--- start Dataset extract ---

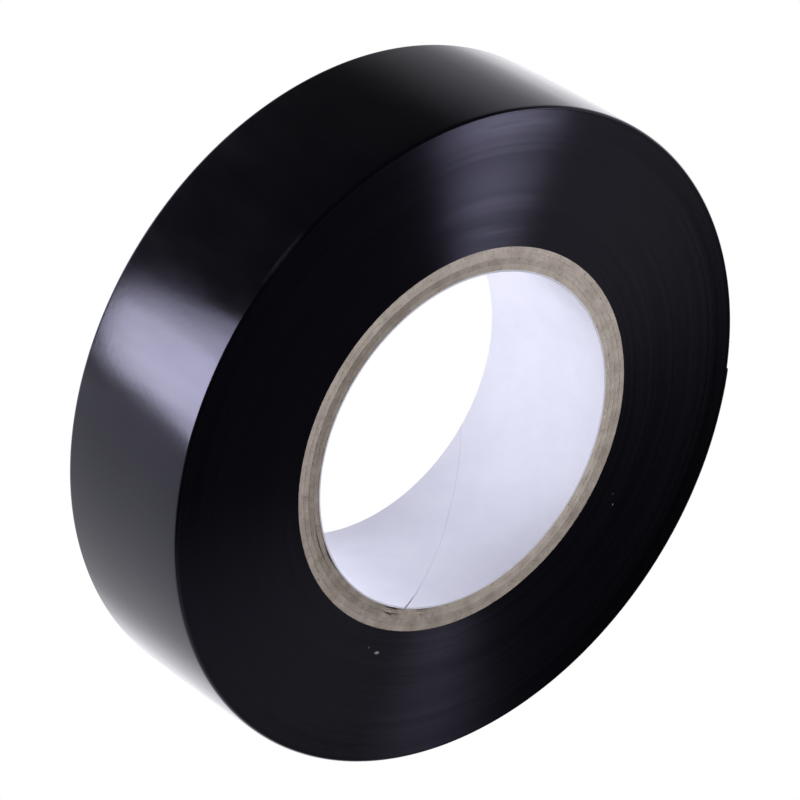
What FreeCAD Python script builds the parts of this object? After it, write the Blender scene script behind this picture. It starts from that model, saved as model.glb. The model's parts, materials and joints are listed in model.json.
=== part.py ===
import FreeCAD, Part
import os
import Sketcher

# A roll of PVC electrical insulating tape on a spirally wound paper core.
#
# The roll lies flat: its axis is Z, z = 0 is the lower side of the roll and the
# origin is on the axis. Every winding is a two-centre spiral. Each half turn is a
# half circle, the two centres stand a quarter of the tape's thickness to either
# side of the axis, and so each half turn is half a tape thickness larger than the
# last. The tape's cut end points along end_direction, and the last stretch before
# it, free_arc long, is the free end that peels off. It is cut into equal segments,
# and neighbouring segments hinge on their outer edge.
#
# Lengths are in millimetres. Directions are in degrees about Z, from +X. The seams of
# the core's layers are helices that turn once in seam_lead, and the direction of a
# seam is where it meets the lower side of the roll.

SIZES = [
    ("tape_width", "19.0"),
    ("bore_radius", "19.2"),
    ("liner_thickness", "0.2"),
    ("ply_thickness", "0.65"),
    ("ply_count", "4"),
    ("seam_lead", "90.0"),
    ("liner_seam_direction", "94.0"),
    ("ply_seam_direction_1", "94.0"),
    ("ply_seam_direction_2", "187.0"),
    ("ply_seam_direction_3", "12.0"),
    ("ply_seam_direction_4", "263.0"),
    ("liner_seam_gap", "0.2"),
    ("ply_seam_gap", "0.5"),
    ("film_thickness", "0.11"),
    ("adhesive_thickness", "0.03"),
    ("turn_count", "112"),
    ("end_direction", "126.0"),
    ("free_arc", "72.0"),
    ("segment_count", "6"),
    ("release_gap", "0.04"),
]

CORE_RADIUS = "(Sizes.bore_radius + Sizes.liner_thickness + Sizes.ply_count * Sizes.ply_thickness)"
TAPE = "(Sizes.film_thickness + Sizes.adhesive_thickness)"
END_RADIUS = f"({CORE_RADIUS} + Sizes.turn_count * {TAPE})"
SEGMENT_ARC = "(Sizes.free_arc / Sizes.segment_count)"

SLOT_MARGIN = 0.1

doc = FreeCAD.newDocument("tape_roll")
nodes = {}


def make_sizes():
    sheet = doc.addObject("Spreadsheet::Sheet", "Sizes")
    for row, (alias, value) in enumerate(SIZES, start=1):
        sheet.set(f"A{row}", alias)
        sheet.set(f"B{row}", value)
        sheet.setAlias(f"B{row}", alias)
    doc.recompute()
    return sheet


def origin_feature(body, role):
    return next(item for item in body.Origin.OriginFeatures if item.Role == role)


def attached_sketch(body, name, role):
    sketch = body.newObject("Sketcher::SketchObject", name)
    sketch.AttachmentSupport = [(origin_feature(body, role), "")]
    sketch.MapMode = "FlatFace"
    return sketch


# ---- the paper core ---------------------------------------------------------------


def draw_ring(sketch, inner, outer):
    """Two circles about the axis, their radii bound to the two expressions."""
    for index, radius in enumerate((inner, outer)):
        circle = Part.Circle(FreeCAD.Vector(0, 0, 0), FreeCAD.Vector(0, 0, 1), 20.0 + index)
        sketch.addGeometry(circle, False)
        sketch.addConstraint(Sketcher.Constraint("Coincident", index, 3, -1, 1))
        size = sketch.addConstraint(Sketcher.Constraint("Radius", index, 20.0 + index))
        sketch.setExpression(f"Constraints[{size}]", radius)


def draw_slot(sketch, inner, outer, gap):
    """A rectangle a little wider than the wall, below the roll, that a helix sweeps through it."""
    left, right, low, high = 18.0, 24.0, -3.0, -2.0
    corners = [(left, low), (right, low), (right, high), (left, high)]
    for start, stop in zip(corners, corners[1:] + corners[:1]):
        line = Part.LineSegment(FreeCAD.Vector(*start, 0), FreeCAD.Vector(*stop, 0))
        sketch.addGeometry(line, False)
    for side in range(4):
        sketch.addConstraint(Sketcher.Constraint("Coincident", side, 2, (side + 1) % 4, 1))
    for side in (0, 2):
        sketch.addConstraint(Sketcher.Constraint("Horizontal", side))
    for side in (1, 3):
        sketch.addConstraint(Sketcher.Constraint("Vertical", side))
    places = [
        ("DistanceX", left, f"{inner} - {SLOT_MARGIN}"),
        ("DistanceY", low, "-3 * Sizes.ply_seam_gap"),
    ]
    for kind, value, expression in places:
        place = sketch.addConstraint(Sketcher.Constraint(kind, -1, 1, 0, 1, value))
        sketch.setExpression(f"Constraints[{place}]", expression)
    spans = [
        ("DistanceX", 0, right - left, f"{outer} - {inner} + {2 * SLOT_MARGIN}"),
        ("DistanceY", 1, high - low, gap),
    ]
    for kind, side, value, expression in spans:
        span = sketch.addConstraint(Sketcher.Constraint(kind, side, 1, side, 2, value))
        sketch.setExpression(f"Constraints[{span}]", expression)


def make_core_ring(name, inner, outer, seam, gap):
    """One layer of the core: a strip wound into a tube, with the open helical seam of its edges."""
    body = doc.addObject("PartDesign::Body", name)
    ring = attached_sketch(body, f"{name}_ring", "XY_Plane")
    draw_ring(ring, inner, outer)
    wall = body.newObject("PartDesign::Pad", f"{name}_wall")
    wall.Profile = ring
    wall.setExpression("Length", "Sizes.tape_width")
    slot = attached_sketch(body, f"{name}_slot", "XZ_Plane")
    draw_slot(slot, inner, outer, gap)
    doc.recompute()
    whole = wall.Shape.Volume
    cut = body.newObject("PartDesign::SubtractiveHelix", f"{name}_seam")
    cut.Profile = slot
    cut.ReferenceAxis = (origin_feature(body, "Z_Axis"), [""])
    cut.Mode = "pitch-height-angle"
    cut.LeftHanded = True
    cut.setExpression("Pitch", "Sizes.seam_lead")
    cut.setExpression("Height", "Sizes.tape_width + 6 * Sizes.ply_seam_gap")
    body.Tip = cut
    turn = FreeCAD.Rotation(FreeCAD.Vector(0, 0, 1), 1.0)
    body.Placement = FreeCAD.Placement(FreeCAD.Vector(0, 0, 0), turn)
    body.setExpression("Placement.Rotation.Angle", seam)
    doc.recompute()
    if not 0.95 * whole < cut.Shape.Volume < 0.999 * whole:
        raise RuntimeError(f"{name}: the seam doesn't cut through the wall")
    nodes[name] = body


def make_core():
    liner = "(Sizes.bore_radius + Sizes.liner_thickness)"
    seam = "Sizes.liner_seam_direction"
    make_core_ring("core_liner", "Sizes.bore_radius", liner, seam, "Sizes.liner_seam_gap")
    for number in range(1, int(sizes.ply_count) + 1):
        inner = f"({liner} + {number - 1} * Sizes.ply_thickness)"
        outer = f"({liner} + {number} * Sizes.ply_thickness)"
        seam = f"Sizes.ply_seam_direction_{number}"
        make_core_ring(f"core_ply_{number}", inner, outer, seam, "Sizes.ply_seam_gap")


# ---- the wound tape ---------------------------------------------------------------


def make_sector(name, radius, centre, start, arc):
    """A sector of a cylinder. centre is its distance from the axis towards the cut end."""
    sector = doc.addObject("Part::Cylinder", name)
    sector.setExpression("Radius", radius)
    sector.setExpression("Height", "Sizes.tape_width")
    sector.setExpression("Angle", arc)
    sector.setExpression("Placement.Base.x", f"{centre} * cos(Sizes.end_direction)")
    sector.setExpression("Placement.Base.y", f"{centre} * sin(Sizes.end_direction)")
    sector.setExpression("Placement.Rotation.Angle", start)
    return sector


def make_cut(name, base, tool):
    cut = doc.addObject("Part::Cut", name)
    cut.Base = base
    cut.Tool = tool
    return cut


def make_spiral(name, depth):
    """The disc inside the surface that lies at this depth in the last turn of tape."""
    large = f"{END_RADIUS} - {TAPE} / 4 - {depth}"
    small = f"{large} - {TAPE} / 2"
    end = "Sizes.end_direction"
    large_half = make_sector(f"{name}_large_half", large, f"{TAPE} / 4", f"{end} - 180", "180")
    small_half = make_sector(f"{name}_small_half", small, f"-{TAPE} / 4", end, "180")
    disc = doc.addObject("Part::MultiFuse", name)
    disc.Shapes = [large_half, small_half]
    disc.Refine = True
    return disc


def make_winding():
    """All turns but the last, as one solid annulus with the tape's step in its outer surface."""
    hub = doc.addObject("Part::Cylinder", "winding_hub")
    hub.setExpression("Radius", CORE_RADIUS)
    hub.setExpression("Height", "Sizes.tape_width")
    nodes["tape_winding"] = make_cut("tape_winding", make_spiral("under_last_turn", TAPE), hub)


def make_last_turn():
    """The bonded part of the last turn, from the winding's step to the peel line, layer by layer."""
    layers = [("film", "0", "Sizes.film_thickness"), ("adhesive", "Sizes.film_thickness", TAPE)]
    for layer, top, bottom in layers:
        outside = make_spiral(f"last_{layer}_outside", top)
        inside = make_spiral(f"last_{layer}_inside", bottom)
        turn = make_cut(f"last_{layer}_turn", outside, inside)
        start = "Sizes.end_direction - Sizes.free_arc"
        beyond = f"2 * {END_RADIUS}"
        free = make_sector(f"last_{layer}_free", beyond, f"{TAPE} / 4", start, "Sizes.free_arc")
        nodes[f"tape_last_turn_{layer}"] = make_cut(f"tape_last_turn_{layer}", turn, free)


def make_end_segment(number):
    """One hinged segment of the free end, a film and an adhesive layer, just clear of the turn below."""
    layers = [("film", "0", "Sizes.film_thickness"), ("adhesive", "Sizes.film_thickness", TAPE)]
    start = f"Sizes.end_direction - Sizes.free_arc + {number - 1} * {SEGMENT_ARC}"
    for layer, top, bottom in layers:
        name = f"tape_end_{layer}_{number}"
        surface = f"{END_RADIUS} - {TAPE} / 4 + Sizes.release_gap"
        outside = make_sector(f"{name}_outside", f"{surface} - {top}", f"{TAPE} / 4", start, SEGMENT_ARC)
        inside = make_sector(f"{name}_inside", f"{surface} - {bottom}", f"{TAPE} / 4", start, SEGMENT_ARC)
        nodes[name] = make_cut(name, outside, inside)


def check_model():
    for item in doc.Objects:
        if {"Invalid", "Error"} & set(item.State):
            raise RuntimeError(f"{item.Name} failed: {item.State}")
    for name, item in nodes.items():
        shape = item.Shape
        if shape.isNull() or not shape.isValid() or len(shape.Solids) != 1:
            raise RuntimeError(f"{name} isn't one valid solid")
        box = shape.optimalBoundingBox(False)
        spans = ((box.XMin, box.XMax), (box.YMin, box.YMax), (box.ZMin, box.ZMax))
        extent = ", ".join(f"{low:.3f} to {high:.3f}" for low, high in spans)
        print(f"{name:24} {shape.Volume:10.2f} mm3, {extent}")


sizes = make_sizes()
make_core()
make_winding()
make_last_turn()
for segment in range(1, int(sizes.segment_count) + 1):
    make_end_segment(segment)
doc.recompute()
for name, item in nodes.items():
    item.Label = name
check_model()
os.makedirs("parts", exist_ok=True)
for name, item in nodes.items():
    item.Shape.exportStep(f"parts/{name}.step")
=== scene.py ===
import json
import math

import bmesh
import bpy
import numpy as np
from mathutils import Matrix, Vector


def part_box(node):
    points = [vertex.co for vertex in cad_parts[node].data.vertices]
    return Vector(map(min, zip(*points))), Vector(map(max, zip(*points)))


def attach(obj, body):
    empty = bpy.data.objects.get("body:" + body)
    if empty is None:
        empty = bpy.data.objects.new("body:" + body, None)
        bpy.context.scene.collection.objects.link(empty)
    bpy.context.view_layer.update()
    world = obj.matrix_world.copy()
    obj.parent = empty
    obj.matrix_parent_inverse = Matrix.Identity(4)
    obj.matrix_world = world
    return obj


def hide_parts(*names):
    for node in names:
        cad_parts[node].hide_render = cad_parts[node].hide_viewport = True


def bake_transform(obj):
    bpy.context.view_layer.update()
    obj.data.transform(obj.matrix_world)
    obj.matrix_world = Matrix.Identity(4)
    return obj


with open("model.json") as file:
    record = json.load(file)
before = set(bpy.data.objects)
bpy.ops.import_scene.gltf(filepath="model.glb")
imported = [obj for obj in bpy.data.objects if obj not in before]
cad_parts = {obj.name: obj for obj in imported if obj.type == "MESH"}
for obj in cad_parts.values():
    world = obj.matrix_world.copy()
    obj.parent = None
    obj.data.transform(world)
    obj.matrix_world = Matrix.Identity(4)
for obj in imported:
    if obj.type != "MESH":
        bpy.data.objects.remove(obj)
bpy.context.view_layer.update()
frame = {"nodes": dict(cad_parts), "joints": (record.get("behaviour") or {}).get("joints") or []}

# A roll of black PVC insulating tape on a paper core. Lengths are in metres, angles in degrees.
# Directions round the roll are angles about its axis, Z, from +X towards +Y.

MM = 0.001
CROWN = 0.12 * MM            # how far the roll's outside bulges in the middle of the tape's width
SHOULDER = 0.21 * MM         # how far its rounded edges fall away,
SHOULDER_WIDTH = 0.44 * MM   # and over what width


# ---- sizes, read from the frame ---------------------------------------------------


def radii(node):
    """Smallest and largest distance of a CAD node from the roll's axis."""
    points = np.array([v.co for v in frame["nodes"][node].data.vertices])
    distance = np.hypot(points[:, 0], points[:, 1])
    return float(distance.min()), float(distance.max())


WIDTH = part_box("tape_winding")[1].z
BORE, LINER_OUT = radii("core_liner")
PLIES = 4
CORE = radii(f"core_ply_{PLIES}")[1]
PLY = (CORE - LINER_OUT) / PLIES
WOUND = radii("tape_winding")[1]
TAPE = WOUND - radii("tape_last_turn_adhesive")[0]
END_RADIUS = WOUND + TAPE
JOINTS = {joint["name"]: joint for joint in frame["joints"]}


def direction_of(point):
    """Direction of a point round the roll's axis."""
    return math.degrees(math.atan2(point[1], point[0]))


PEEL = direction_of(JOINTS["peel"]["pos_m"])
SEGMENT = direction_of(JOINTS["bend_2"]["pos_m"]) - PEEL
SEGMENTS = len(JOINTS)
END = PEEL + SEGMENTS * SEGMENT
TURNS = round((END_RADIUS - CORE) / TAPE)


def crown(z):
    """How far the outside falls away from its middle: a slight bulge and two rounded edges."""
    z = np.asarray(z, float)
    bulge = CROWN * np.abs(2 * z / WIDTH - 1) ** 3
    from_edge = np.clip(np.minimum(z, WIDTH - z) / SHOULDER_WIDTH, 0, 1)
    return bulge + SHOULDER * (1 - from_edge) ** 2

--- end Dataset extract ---

* [Exercise task] Extract the lines from the line with "sizes = make_sizes()" to the line with "in imported if", inclusive, reproducing them exactly and leaving out every other line.

* [Final result]
sizes = make_sizes()
make_core()
make_winding()
make_last_turn()
for segment in range(1, int(sizes.segment_count) + 1):
    make_end_segment(segment)
doc.recompute()
for name, item in nodes.items():
    item.Label = name
check_model()
os.makedirs("parts", exist_ok=True)
for name, item in nodes.items():
    item.Shape.exportStep(f"parts/{name}.step")
=== scene.py ===
import json
import math

import bmesh
import bpy
import numpy as np
from mathutils import Matrix, Vector


def part_box(node):
    points = [vertex.co for vertex in cad_parts[node].data.vertices]
    return Vector(map(min, zip(*points))), Vector(map(max, zip(*points)))


def attach(obj, body):
    empty = bpy.data.objects.get("body:" + body)
    if empty is None:
        empty = bpy.data.objects.new("body:" + body, None)
        bpy.context.scene.collection.objects.link(empty)
    bpy.context.view_layer.update()
    world = obj.matrix_world.copy()
    obj.parent = empty
    obj.matrix_parent_inverse = Matrix.Identity(4)
    obj.matrix_world = world
    return obj


def hide_parts(*names):
    for node in names:
        cad_parts[node].hide_render = cad_parts[node].hide_viewport = True


def bake_transform(obj):
    bpy.context.view_layer.update()
    obj.data.transform(obj.matrix_world)
    obj.matrix_world = Matrix.Identity(4)
    return obj


with open("model.json") as file:
    record = json.load(file)
before = set(bpy.data.objects)
bpy.ops.import_scene.gltf(filepath="model.glb")
imported = [obj for obj in bpy.data.objects if obj not in before]
cad_parts = {obj.name: obj for obj in imported if obj.type == "MESH"}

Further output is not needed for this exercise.